In the case you need someone to be good at both, then neither of the two above will do. Or if one of them strongly expresses the desire to become good at both, then you can consider them.
But again, the keywords here are “strong desire,” not just “I can learn that also.” People that hire have to be smart and analyze the specific words and tone of voice of applicants.
Of course, it takes a ton of practice until you understand how to hire the right person. But mastering this skill will help you make the right choices from the beginning, before moving on to the next phases of the hiring process.
4. Probation Period
Hiring doesn’t stop when the person is in your company. Thinking that will hurt your business more than you think. The hiring process stops only when the new hire is fully included in the company.
“We let time tell whether they’re a good fit or not” is BS. Don’t be lazy. Take the time to consider what a new member would need from you, in terms of logistics, training materials, guidance, feedback, and so on.
If you don’t have one already, I highly recommend developing an A-Z hiring process that considers every step on the new hire’s journey. The one we have in Wesrom has a couple hundred action steps and tips at each stage.
This stage specifically, the probation period, is very important. If done correctly, it’s the part in which you get to see whether you’ve chosen the right person or not. If yes, congrats. If not, you’re 3 months behind on hiring the right person. Better get someone else asap.
For us, this period lasts 3 months. It can be less or more for you, but we found 12 weeks is a good amount. During this time, you should check up on the new hire and provide feedback as often as possible.
Again, don’t leave things to chance — don’t be lazy. Take responsibility for making sure they have everything they need and their work is aligned with your expectations.
The easiest way I’ve found to do this is to put myself in the mindset that I’m 100% responsible for every output the new hire produces. I don’t really delegate, I share the responsibility, and I’m there with them to make sure it gets done correctly.
In the first 2 weeks, I suggest you have a daily meeting to go over everything they did in the past 24 hours. These don’t need to be long, but they tell the new hire you care and are there for them if they need anything.
Afterward, you can transition to weekly meetings. These are much less frequent, but still very effective in keeping the new hire motivated, on track, and aligned with company-wide standards.
5. Employee Development Meetings
I got this term from The E-Myth Revisited book by Michael Gerber. The only difference is in Wesrom I swapped the word Employee with Member, which fits better into our democratic culture.

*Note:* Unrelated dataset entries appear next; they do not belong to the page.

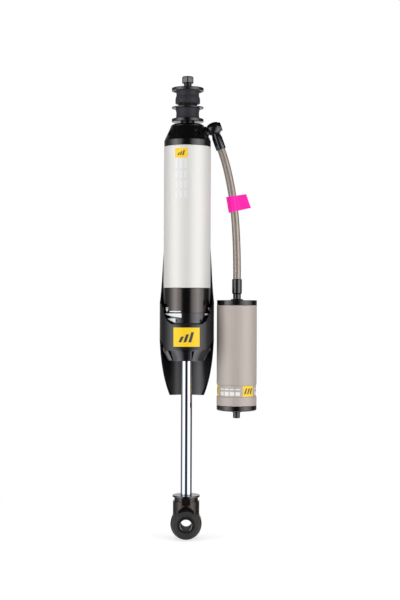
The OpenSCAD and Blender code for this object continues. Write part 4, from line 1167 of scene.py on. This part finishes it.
class SHOCK_OT_stage(bpy.types.Operator):
    """Camera, softboxes, light tent, white background and floor"""

    bl_idname = "shock.stage"
    bl_label = "Studio"

    # Brightness of the tent's wall by azimuth: two softboxes, bright in the middle, black cloth between and
    # beside them, and white paper behind
    tent_levels = (
        (-180, 1.1), (-168, 0.6), (-150, 0.25), (-135, 0.15), (-118, 0.15), (-102, 0.3), (-90, 0.7),
        (-79, 1.5), (-67, 2.5), (-57, 3.2), (-48, 2.4), (-38, 1.6), (-31, 1.4), (-27, 0.9), (-22, 0.04),
        (-8, 0.02), (15, 0.02), (20, 0.8), (26, 1.3), (34, 1.9), (44, 2.4), (54, 3.2), (64, 2.5), (75, 1.8),
        (86, 1.3), (93, 0.3), (101, 0.05), (122, 0.05), (140, 0.2), (162, 0.4), (180, 1.1))

    def execute(self, context):
        context.scene.view_settings.view_transform = "Standard"
        studio_world(diffuse_level=0.4)
        softbox("softbox_left", azimuth=-56, width_degrees=70, strength=2.15)
        softbox("softbox_right", azimuth=56, width_degrees=75, strength=2.15)
        light_tent(self.tent_levels)
        white_floor(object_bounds()[0].z - 0.2 * MM)
        self.camera(context.scene)
        return {"FINISHED"}

    def camera(self, scene):
        """A level long lens in front of the shock, rolled a little as the product stands."""
        data = bpy.data.cameras.new("camera")
        data.lens = 76.1
        data.sensor_width = 36
        camera = link_new("camera", data)
        camera.matrix_world = (
            Matrix.Translation((0.0209, -2.03, 0.3571))
            @ Matrix.Rotation(math.radians(90), 4, "X") @ Matrix.Rotation(math.radians(0.23), 4, "Z"))
        scene.camera = camera


class SHOCK_PT_panel(bpy.types.Panel):
    """Lists the steps that dress the shock absorber"""

    bl_label = "Shock absorber"
    bl_idname = "SHOCK_PT_panel"
    bl_space_type = "VIEW_3D"
    bl_region_type = "UI"
    bl_category = "Shock"

    def draw(self, context):
        for operator in OPERATORS:
            self.layout.operator(operator.bl_idname)
        for group in (sizes(), colours()):
            for name in group.__annotations__:
                self.layout.prop(group, name)


OPERATORS = (
    SHOCK_OT_stage, SHOCK_OT_hose, SHOCK_OT_tag, SHOCK_OT_elbow, SHOCK_OT_body, SHOCK_OT_rod,
    SHOCK_OT_top_mount, SHOCK_OT_reservoir, SHOCK_OT_guard, SHOCK_OT_prints, SHOCK_OT_inner_parts,
)
CLASSES = (ShockSizes, ShockColours, *OPERATORS, SHOCK_PT_panel)


def register():
    for cls in CLASSES:
        bpy.utils.register_class(cls)
    bpy.types.Scene.shock_sizes = PointerProperty(type=ShockSizes)
    bpy.types.Scene.shock_colours = PointerProperty(type=ShockColours)


def unregister():
    del bpy.types.Scene.shock_colours
    del bpy.types.Scene.shock_sizes
    for cls in reversed(CLASSES):
        bpy.utils.unregister_class(cls)


def main():
    """Dresses the frame step by step."""
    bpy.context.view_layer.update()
    register()
    for operator in OPERATORS:
        group, name = operator.bl_idname.split(".")
        getattr(getattr(bpy.ops, group), name)()


if __name__ == "__main__":
    main()
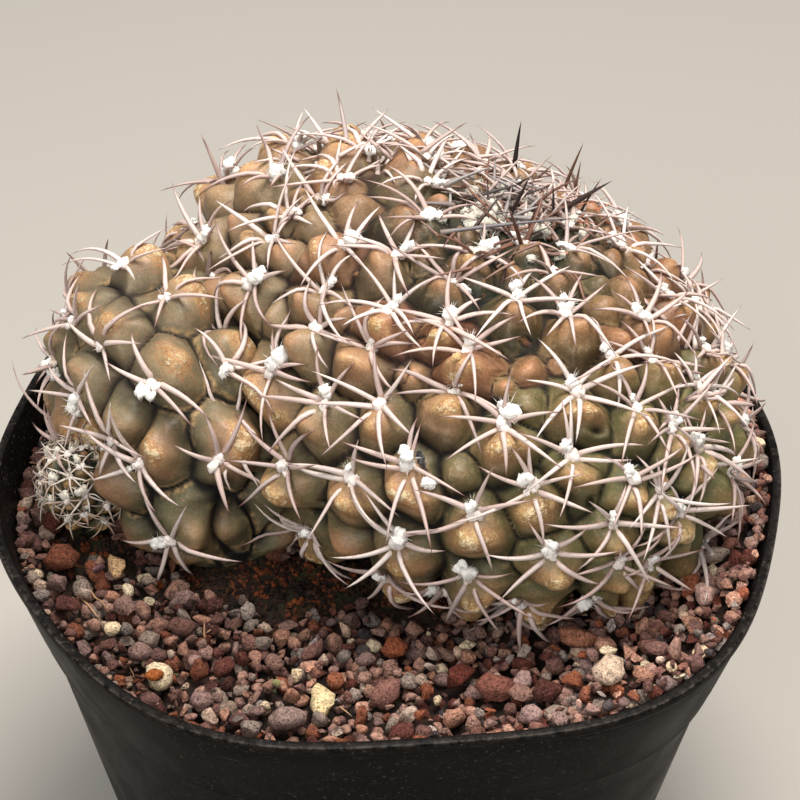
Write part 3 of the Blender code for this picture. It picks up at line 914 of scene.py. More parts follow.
    def crown_areoles(self) -> Array:
        """Young areoles on a spiral round the growing point, wider apart as they age.

        Returns:
            For each its angle round the head and its angle down from the crown.
        """
        turn, fall = np.meshgrid(np.radians(np.arange(0, 360, 1.0)), np.radians(np.arange(1, 60, 0.5)))
        grid = self.form(turn, fall)
        centre, normal, crownward = self.frame_at(*np.radians(self.crown_spot))
        side = np.cross(normal, crownward)
        laid = []
        for k in range(self.crown_count):
            angle = golden_turn(k)
            reach = self.crown_pitch * (k + 0.5) ** 0.6
            spot = centre + reach * (math.cos(angle) * crownward + math.sin(angle) * side)
            nearest = np.unravel_index(np.argmin(np.linalg.norm(grid - spot, axis=-1)), turn.shape)
            laid.append((turn[nearest], fall[nearest]))
        return np.array(laid, float).reshape(-1, 2)

    def lay_areoles(self) -> None:
        """Lays the crown's areoles and those that show plainly, and fills the rest by the plant's rule."""
        seen = np.radians(np.array(self.seen, float).reshape(-1, 2))
        laid = np.concatenate([self.crown_areoles(), seen])
        turns, falls, size = self.ruled_areoles()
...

These meetings are an opportunity for you as a manager or team leader to connect with your members. During these 30-60 minute sessions, you might talk about work for 5-10 minutes. Everything else should be just about you and the other person.
You want to know them as people. What they do on the weekend or in their free time, what they like or dislike, what books they’re reading, and everything else that defines who they are as people.
People appreciate these and you should appreciate them because you get to know and bond with each individual on your team on a much deeper level.
I suggest you do these meetings as often as you can. At the beginning of Wesrom we would do these weekly, but now we have too many members and we do them monthly.
And yes, I block dozens of hours out every single month to connect with my team. If that sounds like a burden to you, you’re either not effectively running your business, or you don’t like your employees so much.
In either case, something needs to change, and hiring great people can be the solution.
I know this entire process might seem like a lot of effort, but I can tell you with all honesty, there is no more important part of your business than the people in it.
True, money is the lifeblood of a business. But the people within the company are similar to organs. Each individual one has its own role and is important. Any one of those fails to work correctly and the entire system suffers.
Help your employees become world-class and they’ll help your company become world-class.